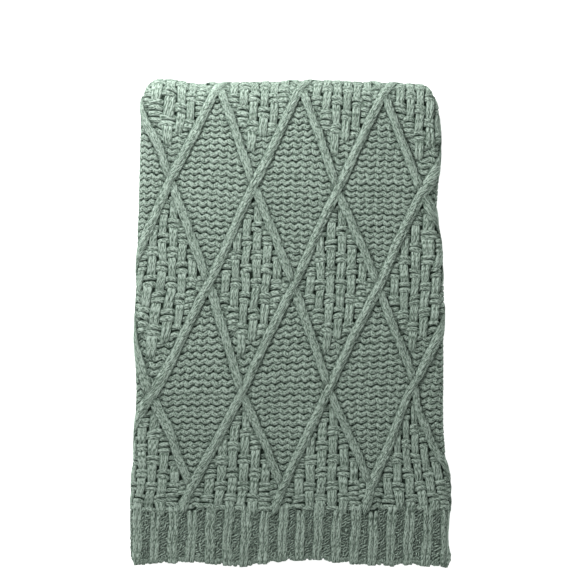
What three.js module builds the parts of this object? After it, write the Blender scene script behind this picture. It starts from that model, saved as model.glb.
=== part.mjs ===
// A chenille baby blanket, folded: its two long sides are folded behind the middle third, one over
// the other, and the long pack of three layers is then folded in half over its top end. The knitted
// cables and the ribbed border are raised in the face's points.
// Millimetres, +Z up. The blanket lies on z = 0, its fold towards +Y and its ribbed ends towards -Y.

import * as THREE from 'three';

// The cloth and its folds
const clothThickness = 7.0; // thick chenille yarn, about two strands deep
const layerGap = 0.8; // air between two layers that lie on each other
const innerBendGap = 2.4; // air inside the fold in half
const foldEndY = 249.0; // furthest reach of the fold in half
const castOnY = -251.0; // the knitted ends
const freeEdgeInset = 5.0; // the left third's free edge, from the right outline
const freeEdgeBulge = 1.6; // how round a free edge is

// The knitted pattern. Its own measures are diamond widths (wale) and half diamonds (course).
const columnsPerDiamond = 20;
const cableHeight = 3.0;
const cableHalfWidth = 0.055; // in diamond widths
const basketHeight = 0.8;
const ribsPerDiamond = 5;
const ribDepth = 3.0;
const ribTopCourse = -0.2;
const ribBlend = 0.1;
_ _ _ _
[Work required]
Output all of the data again. Match it exactly.

[Answer to the task]
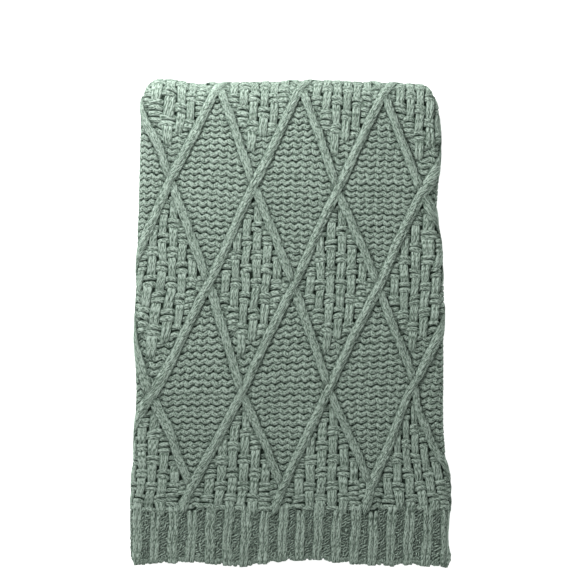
What three.js module builds the parts of this object? After it, write the Blender scene script behind this picture. It starts from that model, saved as model.glb.
=== part.mjs ===
// A chenille baby blanket, folded: its two long sides are folded behind the middle third, one over
// the other, and the long pack of three layers is then folded in half over its top end. The knitted
// cables and the ribbed border are raised in the face's points.
// Millimetres, +Z up. The blanket lies on z = 0, its fold towards +Y and its ribbed ends towards -Y.

import * as THREE from 'three';

// The cloth and its folds
const clothThickness = 7.0; // thick chenille yarn, about two strands deep
const layerGap = 0.8; // air between two layers that lie on each other
const innerBendGap = 2.4; // air inside the fold in half
const foldEndY = 249.0; // furthest reach of the fold in half
const castOnY = -251.0; // the knitted ends
const freeEdgeInset = 5.0; // the left third's free edge, from the right outline
const freeEdgeBulge = 1.6; // how round a free edge is

// The knitted pattern. Its own measures are diamond widths (wale) and half diamonds (course).
const columnsPerDiamond = 20;
const cableHeight = 3.0;
const cableHalfWidth = 0.055; // in diamond widths
const basketHeight = 0.8;
const ribsPerDiamond = 5;
const ribDepth = 3.0;
const ribTopCourse = -0.2;
const ribBlend = 0.1;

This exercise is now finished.